Parenthetically, one cool thing that has come out (actually, that is in the process of coming out) of the Perl 6 effort is an amazingly cool project called Parrot, which is a virtual machine targeted at dynamic languages. The goal is to have a common virtual machine for running Perl, Python, Ruby, Scheme etc. I like this project very much, so please check it out.
Vanier on Haskell:
Since writing the last epilogue, I've gotten very enamored of Haskell, which I've been interested in for a long time.Has anyone written to Vanier about these things? If so, what was his response, if any?
Re:scripting large systems
btilly on 2006-08-08T21:57:50
C is better for generating Heisenbugs. Which fact alone makes me strongly dislike it for large projects.
Heisnbugs are trivial bugs that show up in one part of your code, will move around as you recompile for different platforms, change unrelated code, etc, will often disappear for an extended time, and then will pop up when you least expect it.
The most common cause is a bad pointer, causing a fairly random point in memory to get overwritten. If that point has nothing particularly important, then everything seems to work. The code that is dangling the data seems to work as well. But if the point in memory is actually used for something important, then something else breaks. No, nothing that will help you track down the dangling pointer, just..something. And since trivial code changes (or compiling against different libraries, or on a different OS, or with different optimization conditions...) causes memory layout to change, the bug will apparently appear and disappear based on changes that have nothing to do with the real bug.
Yes, any decent programmer can avoid these in a small program. But the average in commercial software is one bug per thousand lines. If your project has over 100,000 lines, you really want your bugs to be localizable if you're going to track them down. But at least one common error in C is not localizable.
(Yes, I know about tools like Purify and so on. They are bandaids. Useful bandaids. Essential bandaids. But automated reasoning about code is still not as good as making the problems impossible at the outset.)
Well, what do I think a scripting language is? Despite my earlier assertion that I'm not really going to pay attention to any debates on the topic because truth be told, they bore me to hell, the fact is that I still have a mental model of what a scripting language is. That's a language which is suitable for writing smaller "glue" bits of code, but not larger systems.
We're re-watching Coupling season one at the moment (the real one, from the BBC), and all of this reminds me of Jane's pronouncement: "There's no such thing as homophobes. Only peoplephobes!" Debating whether or not "scripting languages" exist is about as silly.
The best description of what a scripting language is comes from Ousterhout, who coined the term. Why? Because coding comes down to two predominant modes: building modules, and connecting them. This may sound like a false dichotomy, but it turns out that it isn't. r0ml talked about this in his talk Failing to Succeed (slides). Like most of his talks, it was brilliant, wide ranging, entertaining, informative, involved his standard red clown nose prop, and impossible to summarize or remember fully.

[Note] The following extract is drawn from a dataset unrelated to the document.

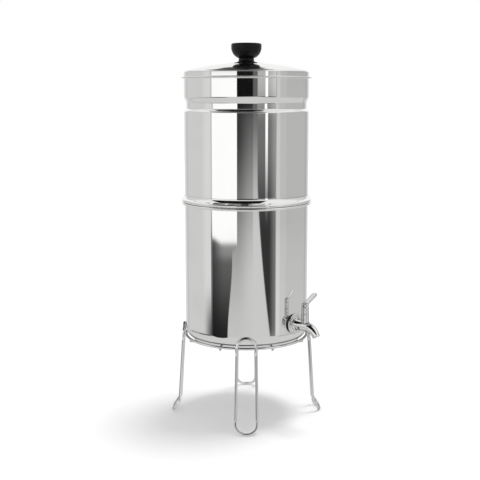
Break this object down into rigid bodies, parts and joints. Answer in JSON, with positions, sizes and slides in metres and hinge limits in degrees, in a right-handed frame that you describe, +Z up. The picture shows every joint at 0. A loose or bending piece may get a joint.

One of the big points he made was in evaluating the cost of change in a codebase. There's a good paper he cites that analyzes the open source vs proprietary methodologies for software development (using the Linux kernel and the 1998 "Free the Lizard" Mozilla codebase as proxies), and manages to quantifiy the "modularity" of both codebases. As an extra experiment, the paper also analyzes the "modularity" of the Mozilla codebase before and after The Great Rewrite. (Which, in hindsight, disproves Joel's dictum to Never Rewrite Code.)
r0ml also made a few additional points, including the strong corollation between low modularity (tight cohesion) and high cost to change. The first way to reduce cost is to increase modularity (separate subsystems from each other). The next step is to make modular subsystems into standalone components (libxml, mysql, libpng, etc.), and glue them together into with some kind of "scripting language". Each component is general, well tested, and clearly defined. The sum of them as an application is similarly easy to understand.

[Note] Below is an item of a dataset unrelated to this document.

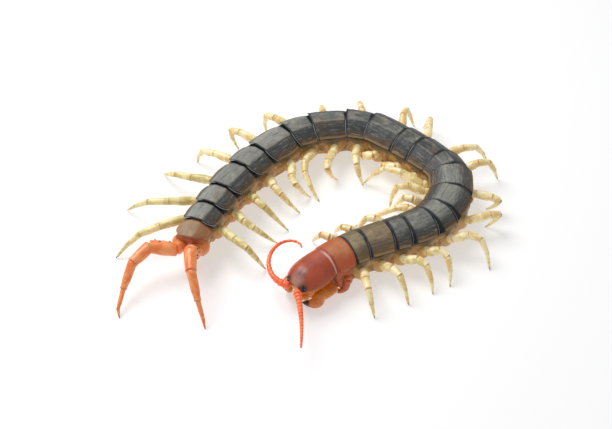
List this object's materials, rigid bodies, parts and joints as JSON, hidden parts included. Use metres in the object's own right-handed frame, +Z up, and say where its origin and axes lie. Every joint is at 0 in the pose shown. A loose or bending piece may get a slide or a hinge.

But without discipline, application code can migrate away from components into glue code, so that most of the application is written as glue. That approach has different cost structure; moving application logic into glue code makes it *more* expensive to change. This could possibly be because each line of glue code is more expressive, so the cost to change is consequently multiplied. (At least that's how I remember r0ml describing it; I don't have the source handy.)
I don't think that r0ml's point is that glue code (scripting languages) are necessarily *bad*, just that it has a different impact on the project, and it's important to find the right balance among all of the competing factors. Gluing everything together in C is obviously bad, because without a constant effort to modularize, it leads to tight cohesion. Writing everything as glue is a similar problem, presumably because there's no clear distinction of what's a component and what's glue.
How should we interpret this with Perl? Well, it obviously has glue-like characteristics. Just look at any one page shell script. But it also has "component building nature" as well. The same relative high change cost probably still exists, if the barriers become fuzzy, and it's unclear where the modules end and where the glue begins.
Admittedly this is subjective, but a scripting language is to a "real" language as erotica is to pornography: I know it when I see it (further research is needed in this area).
Please let us know what you uncover.
Re:Scripting vs. Programming
Aristotle on 2006-08-20T07:49:45
Which, in hindsight, disproves Joel’s dictum to Never Rewrite Code.
No, it doesn’t. Joel wrote about this in one of his recent weblog posts, but I would have said the same thing even before he opined on this precise issue.
Joel’s dictum is not to forever keep the code you have – it’s to never throw it all away to start from scratch. Couldn’t Mozilla have improved their codebase one module at a time? Did they need to junk the rendering engine and the UI library and the networking code and the profile manager and everything else at once? Not likely. Sure, it would have been more frustrating, on grand average, to painstakingly comb the kinks out of the bad codebase, than just start over from scratch. But it would likely have taken no longer, and in the meantime there would always have been working code.